GOAL:
Starting at the line that contains "Vector(map(max, high, point))", copy each line through the final one exactly as written.

┌──

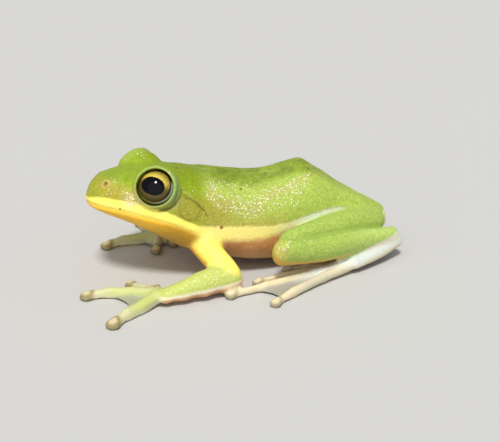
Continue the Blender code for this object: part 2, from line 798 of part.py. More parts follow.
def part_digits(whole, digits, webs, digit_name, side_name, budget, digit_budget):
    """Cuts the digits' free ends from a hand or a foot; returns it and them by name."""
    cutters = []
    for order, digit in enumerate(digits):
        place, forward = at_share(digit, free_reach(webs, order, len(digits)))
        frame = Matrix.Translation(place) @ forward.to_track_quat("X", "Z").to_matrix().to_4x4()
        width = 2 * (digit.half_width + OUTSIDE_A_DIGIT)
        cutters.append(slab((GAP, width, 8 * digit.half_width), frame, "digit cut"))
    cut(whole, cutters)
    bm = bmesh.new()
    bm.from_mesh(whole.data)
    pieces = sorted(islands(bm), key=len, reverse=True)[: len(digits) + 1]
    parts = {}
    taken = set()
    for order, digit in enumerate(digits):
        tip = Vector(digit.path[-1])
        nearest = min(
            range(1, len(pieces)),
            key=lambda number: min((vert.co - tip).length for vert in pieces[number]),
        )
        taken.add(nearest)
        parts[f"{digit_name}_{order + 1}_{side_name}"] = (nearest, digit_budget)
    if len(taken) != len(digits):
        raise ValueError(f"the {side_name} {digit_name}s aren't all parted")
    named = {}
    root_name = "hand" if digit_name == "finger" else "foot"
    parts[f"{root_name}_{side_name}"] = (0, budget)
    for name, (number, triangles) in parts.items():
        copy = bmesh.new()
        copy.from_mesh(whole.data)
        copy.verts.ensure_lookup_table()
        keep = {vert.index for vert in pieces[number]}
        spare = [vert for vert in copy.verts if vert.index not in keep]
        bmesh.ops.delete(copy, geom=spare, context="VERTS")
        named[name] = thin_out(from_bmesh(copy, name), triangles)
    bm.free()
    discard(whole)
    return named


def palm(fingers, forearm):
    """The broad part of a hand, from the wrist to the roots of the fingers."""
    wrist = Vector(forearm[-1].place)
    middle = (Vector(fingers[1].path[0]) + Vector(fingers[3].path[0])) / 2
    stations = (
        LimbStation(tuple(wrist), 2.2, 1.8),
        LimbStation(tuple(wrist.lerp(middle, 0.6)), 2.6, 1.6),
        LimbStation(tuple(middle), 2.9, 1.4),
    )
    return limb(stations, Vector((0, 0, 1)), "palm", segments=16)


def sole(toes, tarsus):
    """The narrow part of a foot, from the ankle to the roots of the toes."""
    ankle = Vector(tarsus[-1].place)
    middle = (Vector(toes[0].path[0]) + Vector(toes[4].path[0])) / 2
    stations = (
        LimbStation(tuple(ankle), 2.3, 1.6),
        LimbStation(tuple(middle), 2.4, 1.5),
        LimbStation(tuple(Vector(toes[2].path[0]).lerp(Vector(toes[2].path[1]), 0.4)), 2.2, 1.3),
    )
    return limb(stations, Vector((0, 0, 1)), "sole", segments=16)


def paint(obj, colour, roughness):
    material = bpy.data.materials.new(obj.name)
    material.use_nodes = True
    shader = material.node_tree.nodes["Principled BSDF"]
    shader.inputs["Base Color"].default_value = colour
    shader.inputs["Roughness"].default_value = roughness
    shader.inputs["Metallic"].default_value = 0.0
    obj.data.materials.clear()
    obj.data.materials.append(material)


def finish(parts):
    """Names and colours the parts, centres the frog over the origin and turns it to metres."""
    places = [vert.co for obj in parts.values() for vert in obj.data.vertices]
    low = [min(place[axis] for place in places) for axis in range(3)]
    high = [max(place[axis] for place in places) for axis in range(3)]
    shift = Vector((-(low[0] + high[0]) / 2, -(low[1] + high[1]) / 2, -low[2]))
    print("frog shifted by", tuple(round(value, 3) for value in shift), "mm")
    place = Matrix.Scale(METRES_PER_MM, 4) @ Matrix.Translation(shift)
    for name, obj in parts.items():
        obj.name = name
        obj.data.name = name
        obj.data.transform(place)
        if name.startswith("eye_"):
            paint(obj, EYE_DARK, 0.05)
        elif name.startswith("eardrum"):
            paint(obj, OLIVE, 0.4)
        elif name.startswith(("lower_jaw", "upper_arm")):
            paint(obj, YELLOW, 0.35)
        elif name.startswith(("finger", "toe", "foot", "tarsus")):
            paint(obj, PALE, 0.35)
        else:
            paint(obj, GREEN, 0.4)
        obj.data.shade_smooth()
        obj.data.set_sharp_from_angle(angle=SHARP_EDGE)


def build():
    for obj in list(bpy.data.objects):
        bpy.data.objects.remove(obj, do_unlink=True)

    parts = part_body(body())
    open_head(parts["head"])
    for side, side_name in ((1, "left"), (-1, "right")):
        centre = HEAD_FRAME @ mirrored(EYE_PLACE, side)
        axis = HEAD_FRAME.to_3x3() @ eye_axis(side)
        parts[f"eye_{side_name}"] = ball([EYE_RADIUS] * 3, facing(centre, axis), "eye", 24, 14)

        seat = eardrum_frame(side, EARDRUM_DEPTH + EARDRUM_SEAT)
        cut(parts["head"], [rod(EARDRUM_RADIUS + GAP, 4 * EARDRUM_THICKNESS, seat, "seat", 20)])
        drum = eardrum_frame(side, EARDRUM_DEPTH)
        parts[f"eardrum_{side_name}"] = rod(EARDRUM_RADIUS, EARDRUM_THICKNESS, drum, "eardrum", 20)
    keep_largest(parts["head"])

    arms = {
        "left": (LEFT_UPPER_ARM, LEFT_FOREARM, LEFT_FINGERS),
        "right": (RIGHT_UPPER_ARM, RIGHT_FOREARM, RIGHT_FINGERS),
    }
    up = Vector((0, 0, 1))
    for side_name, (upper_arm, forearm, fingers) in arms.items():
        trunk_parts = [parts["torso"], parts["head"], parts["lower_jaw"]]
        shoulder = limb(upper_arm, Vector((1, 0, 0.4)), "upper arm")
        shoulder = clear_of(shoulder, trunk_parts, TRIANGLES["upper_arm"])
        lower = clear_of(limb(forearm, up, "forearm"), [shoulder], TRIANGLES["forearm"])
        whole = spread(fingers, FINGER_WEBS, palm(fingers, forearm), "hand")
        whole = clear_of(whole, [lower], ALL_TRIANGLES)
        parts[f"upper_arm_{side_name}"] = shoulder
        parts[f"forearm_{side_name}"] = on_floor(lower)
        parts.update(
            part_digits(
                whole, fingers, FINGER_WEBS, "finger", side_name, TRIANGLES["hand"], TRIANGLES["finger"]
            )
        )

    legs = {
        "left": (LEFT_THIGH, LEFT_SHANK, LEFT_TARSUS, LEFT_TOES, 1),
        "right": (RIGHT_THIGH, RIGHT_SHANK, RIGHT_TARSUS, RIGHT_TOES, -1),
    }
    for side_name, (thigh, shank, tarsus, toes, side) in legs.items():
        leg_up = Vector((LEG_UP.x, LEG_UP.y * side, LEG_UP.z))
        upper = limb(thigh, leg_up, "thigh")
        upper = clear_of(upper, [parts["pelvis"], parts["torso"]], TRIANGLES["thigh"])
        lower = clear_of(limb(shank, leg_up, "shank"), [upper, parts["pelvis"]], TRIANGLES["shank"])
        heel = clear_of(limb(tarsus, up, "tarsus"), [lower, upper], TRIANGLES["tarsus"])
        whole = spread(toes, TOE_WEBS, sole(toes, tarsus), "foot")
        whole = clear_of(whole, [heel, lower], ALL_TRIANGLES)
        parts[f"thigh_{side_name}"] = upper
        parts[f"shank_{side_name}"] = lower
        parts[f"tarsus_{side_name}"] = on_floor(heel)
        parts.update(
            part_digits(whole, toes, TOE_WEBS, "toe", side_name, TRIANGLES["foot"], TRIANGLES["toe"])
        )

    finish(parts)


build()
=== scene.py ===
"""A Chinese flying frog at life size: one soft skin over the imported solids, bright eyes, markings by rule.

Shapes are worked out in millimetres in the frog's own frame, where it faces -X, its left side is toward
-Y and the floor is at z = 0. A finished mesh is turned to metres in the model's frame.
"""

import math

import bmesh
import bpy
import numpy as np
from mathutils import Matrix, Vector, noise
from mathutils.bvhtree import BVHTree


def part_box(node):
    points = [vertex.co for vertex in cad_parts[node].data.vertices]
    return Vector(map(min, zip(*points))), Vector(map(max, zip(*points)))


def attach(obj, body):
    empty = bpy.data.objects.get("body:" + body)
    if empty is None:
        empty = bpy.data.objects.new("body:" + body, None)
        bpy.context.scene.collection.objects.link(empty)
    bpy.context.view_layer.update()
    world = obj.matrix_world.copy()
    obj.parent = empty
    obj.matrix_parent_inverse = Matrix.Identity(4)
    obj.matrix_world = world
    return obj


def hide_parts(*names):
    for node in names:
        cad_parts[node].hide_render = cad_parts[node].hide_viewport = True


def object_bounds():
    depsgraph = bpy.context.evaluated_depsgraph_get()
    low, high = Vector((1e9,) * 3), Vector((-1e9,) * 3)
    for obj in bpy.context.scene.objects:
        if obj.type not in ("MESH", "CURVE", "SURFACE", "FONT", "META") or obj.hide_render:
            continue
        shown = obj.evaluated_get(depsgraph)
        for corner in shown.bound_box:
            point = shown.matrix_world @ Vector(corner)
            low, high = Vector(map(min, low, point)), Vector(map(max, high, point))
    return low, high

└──

CORRECT RESPONSE:
            low, high = Vector(map(min, low, point)), Vector(map(max, high, point))
    return low, high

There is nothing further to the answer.